= Goal =
The data below needs to be returned exactly, line for line.

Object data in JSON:
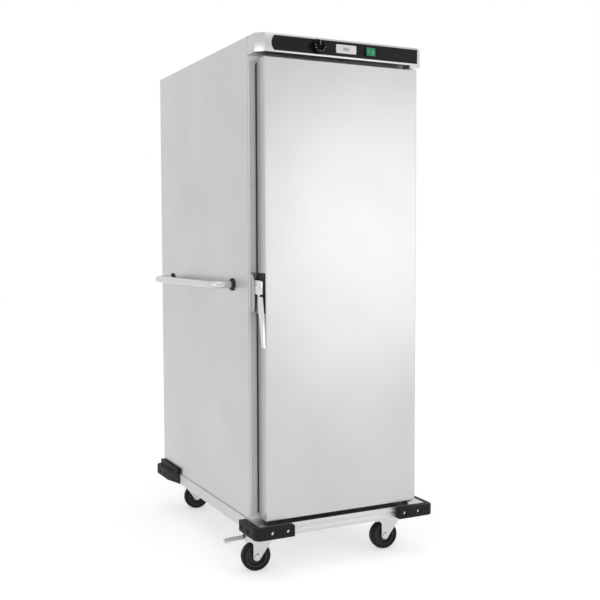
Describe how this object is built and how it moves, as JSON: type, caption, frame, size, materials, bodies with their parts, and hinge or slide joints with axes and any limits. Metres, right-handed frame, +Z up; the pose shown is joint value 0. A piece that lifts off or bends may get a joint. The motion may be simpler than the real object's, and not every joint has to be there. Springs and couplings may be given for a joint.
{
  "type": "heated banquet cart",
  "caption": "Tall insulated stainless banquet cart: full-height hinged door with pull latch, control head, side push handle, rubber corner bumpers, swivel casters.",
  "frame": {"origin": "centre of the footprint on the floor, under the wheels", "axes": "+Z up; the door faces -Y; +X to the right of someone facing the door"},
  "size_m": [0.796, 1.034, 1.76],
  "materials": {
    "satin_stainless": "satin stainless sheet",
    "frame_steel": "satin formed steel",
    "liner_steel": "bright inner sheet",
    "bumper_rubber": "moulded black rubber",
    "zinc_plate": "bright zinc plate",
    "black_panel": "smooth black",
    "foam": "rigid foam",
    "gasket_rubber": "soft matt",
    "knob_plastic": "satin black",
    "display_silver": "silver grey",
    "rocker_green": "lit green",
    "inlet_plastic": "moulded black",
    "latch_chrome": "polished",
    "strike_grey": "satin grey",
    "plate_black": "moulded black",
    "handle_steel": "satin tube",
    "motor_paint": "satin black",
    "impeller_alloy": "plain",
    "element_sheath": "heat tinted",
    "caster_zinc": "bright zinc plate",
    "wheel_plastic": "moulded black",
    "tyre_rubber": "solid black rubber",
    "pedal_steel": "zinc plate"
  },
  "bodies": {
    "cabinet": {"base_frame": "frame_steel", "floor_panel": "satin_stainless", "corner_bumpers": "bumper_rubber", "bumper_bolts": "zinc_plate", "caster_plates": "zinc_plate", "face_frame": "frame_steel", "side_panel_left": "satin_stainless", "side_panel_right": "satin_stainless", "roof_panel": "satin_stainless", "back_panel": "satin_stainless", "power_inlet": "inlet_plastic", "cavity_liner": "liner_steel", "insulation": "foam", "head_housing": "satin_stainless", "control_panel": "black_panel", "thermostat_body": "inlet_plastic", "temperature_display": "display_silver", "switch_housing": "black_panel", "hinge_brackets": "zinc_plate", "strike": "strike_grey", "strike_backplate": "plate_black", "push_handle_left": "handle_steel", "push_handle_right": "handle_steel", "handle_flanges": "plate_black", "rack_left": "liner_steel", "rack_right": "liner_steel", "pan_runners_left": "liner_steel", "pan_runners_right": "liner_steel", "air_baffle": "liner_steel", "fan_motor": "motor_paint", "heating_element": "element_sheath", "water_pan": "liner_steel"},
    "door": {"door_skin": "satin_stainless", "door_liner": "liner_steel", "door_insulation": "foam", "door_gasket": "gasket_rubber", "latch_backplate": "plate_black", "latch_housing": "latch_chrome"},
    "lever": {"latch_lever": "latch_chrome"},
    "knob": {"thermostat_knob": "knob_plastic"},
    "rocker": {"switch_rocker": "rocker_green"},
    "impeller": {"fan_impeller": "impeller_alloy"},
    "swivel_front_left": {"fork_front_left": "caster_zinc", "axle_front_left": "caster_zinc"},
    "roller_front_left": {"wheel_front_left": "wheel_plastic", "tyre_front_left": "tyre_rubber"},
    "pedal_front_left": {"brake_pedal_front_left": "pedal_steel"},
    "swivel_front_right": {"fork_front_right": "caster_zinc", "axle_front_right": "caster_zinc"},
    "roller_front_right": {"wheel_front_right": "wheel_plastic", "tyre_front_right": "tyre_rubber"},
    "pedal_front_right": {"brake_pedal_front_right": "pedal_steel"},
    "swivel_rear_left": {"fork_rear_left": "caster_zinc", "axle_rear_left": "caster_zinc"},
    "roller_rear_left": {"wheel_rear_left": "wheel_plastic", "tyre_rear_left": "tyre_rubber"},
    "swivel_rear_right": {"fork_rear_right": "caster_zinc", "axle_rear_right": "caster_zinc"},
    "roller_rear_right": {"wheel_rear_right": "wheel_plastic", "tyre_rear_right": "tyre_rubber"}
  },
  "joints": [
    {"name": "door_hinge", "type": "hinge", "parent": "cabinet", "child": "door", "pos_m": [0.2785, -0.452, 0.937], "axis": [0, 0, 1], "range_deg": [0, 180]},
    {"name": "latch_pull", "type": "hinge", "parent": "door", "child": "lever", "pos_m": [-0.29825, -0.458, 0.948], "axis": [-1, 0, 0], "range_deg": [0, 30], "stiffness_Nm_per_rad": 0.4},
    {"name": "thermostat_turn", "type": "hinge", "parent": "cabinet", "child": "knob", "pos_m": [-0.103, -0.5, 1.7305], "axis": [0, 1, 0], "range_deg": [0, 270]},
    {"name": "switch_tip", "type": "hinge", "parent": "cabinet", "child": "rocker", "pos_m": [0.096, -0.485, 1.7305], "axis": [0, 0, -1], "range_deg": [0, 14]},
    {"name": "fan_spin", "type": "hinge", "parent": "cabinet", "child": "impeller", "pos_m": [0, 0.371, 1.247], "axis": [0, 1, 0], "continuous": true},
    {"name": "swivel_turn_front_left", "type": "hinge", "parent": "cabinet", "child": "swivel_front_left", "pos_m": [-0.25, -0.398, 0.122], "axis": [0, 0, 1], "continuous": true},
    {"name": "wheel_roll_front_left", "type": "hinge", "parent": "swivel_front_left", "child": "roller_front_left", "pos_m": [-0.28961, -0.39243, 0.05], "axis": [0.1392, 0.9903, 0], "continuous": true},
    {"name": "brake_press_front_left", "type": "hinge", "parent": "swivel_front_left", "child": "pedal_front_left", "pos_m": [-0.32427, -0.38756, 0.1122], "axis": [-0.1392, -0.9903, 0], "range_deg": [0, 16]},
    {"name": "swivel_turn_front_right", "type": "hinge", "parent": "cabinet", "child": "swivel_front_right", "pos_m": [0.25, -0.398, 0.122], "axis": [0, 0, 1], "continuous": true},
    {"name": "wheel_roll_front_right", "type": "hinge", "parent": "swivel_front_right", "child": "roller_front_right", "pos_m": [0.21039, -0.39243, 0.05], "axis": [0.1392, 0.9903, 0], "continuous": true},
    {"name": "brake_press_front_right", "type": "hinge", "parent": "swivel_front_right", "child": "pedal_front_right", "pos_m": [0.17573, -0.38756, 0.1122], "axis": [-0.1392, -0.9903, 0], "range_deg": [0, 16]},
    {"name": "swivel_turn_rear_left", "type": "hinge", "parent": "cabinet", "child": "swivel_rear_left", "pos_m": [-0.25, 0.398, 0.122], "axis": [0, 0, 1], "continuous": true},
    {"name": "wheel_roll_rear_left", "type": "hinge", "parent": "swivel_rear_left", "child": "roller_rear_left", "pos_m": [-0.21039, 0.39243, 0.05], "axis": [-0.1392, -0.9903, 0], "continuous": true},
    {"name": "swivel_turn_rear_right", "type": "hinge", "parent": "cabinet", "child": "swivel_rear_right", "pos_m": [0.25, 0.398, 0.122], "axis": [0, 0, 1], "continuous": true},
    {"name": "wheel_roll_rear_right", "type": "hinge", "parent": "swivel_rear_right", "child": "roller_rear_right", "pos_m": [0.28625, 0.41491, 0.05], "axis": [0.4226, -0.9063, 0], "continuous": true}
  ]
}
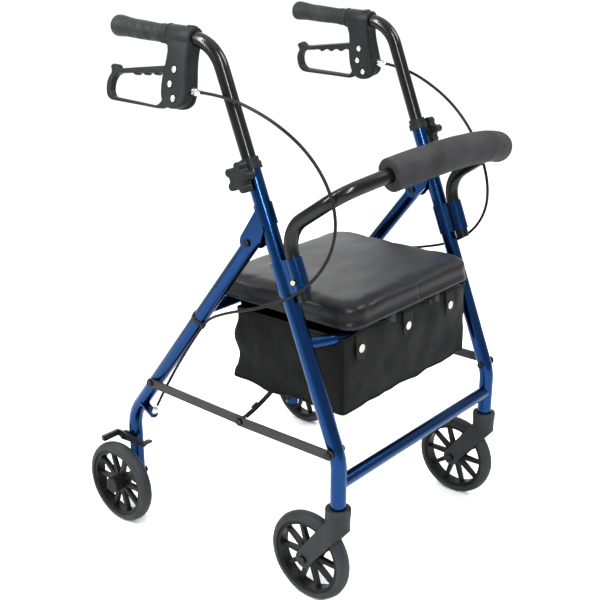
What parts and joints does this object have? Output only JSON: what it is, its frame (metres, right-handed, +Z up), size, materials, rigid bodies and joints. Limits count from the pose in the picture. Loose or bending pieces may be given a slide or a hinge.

= Task response =
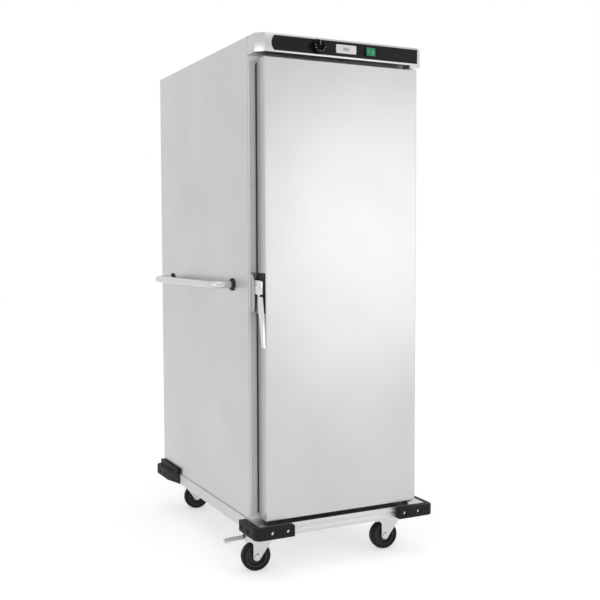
Describe how this object is built and how it moves, as JSON: type, caption, frame, size, materials, bodies with their parts, and hinge or slide joints with axes and any limits. Metres, right-handed frame, +Z up; the pose shown is joint value 0. A piece that lifts off or bends may get a joint. The motion may be simpler than the real object's, and not every joint has to be there. Springs and couplings may be given for a joint.
{
  "type": "heated banquet cart",
  "caption": "Tall insulated stainless banquet cart: full-height hinged door with pull latch, control head, side push handle, rubber corner bumpers, swivel casters.",
  "frame": {"origin": "centre of the footprint on the floor, under the wheels", "axes": "+Z up; the door faces -Y; +X to the right of someone facing the door"},
  "size_m": [0.796, 1.034, 1.76],
  "materials": {
    "satin_stainless": "satin stainless sheet",
    "frame_steel": "satin formed steel",
    "liner_steel": "bright inner sheet",
    "bumper_rubber": "moulded black rubber",
    "zinc_plate": "bright zinc plate",
    "black_panel": "smooth black",
    "foam": "rigid foam",
    "gasket_rubber": "soft matt",
    "knob_plastic": "satin black",
    "display_silver": "silver grey",
    "rocker_green": "lit green",
    "inlet_plastic": "moulded black",
    "latch_chrome": "polished",
    "strike_grey": "satin grey",
    "plate_black": "moulded black",
    "handle_steel": "satin tube",
    "motor_paint": "satin black",
    "impeller_alloy": "plain",
    "element_sheath": "heat tinted",
    "caster_zinc": "bright zinc plate",
    "wheel_plastic": "moulded black",
    "tyre_rubber": "solid black rubber",
    "pedal_steel": "zinc plate"
  },
  "bodies": {
    "cabinet": {"base_frame": "frame_steel", "floor_panel": "satin_stainless", "corner_bumpers": "bumper_rubber", "bumper_bolts": "zinc_plate", "caster_plates": "zinc_plate", "face_frame": "frame_steel", "side_panel_left": "satin_stainless", "side_panel_right": "satin_stainless", "roof_panel": "satin_stainless", "back_panel": "satin_stainless", "power_inlet": "inlet_plastic", "cavity_liner": "liner_steel", "insulation": "foam", "head_housing": "satin_stainless", "control_panel": "black_panel", "thermostat_body": "inlet_plastic", "temperature_display": "display_silver", "switch_housing": "black_panel", "hinge_brackets": "zinc_plate", "strike": "strike_grey", "strike_backplate": "plate_black", "push_handle_left": "handle_steel", "push_handle_right": "handle_steel", "handle_flanges": "plate_black", "rack_left": "liner_steel", "rack_right": "liner_steel", "pan_runners_left": "liner_steel", "pan_runners_right": "liner_steel", "air_baffle": "liner_steel", "fan_motor": "motor_paint", "heating_element": "element_sheath", "water_pan": "liner_steel"},
    "door": {"door_skin": "satin_stainless", "door_liner": "liner_steel", "door_insulation": "foam", "door_gasket": "gasket_rubber", "latch_backplate": "plate_black", "latch_housing": "latch_chrome"},
    "lever": {"latch_lever": "latch_chrome"},
    "knob": {"thermostat_knob": "knob_plastic"},
    "rocker": {"switch_rocker": "rocker_green"},
    "impeller": {"fan_impeller": "impeller_alloy"},
    "swivel_front_left": {"fork_front_left": "caster_zinc", "axle_front_left": "caster_zinc"},
    "roller_front_left": {"wheel_front_left": "wheel_plastic", "tyre_front_left": "tyre_rubber"},
    "pedal_front_left": {"brake_pedal_front_left": "pedal_steel"},
    "swivel_front_right": {"fork_front_right": "caster_zinc", "axle_front_right": "caster_zinc"},
    "roller_front_right": {"wheel_front_right": "wheel_plastic", "tyre_front_right": "tyre_rubber"},
    "pedal_front_right": {"brake_pedal_front_right": "pedal_steel"},
    "swivel_rear_left": {"fork_rear_left": "caster_zinc", "axle_rear_left": "caster_zinc"},
    "roller_rear_left": {"wheel_rear_left": "wheel_plastic", "tyre_rear_left": "tyre_rubber"},
    "swivel_rear_right": {"fork_rear_right": "caster_zinc", "axle_rear_right": "caster_zinc"},
    "roller_rear_right": {"wheel_rear_right": "wheel_plastic", "tyre_rear_right": "tyre_rubber"}
  },
  "joints": [
    {"name": "door_hinge", "type": "hinge", "parent": "cabinet", "child": "door", "pos_m": [0.2785, -0.452, 0.937], "axis": [0, 0, 1], "range_deg": [0, 180]},
    {"name": "latch_pull", "type": "hinge", "parent": "door", "child": "lever", "pos_m": [-0.29825, -0.458, 0.948], "axis": [-1, 0, 0], "range_deg": [0, 30], "stiffness_Nm_per_rad": 0.4},
    {"name": "thermostat_turn", "type": "hinge", "parent": "cabinet", "child": "knob", "pos_m": [-0.103, -0.5, 1.7305], "axis": [0, 1, 0], "range_deg": [0, 270]},
    {"name": "switch_tip", "type": "hinge", "parent": "cabinet", "child": "rocker", "pos_m": [0.096, -0.485, 1.7305], "axis": [0, 0, -1], "range_deg": [0, 14]},
    {"name": "fan_spin", "type": "hinge", "parent": "cabinet", "child": "impeller", "pos_m": [0, 0.371, 1.247], "axis": [0, 1, 0], "continuous": true},
    {"name": "swivel_turn_front_left", "type": "hinge", "parent": "cabinet", "child": "swivel_front_left", "pos_m": [-0.25, -0.398, 0.122], "axis": [0, 0, 1], "continuous": true},
    {"name": "wheel_roll_front_left", "type": "hinge", "parent": "swivel_front_left", "child": "roller_front_left", "pos_m": [-0.28961, -0.39243, 0.05], "axis": [0.1392, 0.9903, 0], "continuous": true},
    {"name": "brake_press_front_left", "type": "hinge", "parent": "swivel_front_left", "child": "pedal_front_left", "pos_m": [-0.32427, -0.38756, 0.1122], "axis": [-0.1392, -0.9903, 0], "range_deg": [0, 16]},
    {"name": "swivel_turn_front_right", "type": "hinge", "parent": "cabinet", "child": "swivel_front_right", "pos_m": [0.25, -0.398, 0.122], "axis": [0, 0, 1], "continuous": true},
    {"name": "wheel_roll_front_right", "type": "hinge", "parent": "swivel_front_right", "child": "roller_front_right", "pos_m": [0.21039, -0.39243, 0.05], "axis": [0.1392, 0.9903, 0], "continuous": true},
    {"name": "brake_press_front_right", "type": "hinge", "parent": "swivel_front_right", "child": "pedal_front_right", "pos_m": [0.17573, -0.38756, 0.1122], "axis": [-0.1392, -0.9903, 0], "range_deg": [0, 16]},
    {"name": "swivel_turn_rear_left", "type": "hinge", "parent": "cabinet", "child": "swivel_rear_left", "pos_m": [-0.25, 0.398, 0.122], "axis": [0, 0, 1], "continuous": true},
    {"name": "wheel_roll_rear_left", "type": "hinge", "parent": "swivel_rear_left", "child": "roller_rear_left", "pos_m": [-0.21039, 0.39243, 0.05], "axis": [-0.1392, -0.9903, 0], "continuous": true},
    {"name": "swivel_turn_rear_right", "type": "hinge", "parent": "cabinet", "child": "swivel_rear_right", "pos_m": [0.25, 0.398, 0.122], "axis": [0, 0, 1], "continuous": true},
    {"name": "wheel_roll_rear_right", "type": "hinge", "parent": "swivel_rear_right", "child": "roller_rear_right", "pos_m": [0.28625, 0.41491, 0.05], "axis": [0.4226, -0.9063, 0], "continuous": true}
  ]
}
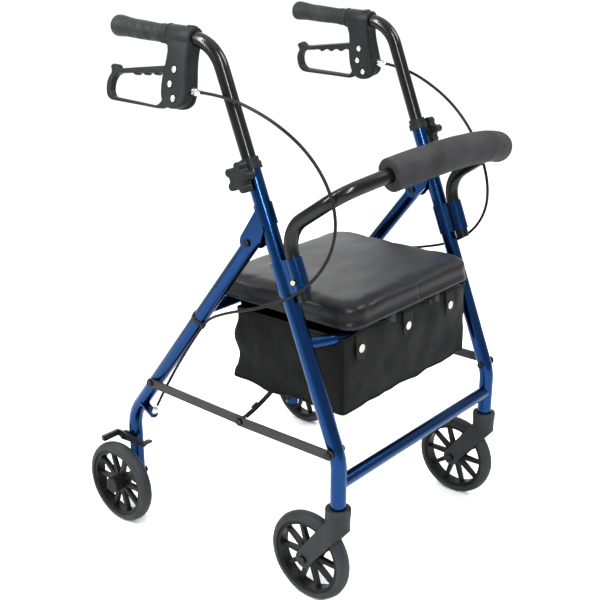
What parts and joints does this object have? Output only JSON: what it is, its frame (metres, right-handed, +Z up), size, materials, rigid bodies and joints. Limits count from the pose in the picture. Loose or bending pieces may be given a slide or a hinge.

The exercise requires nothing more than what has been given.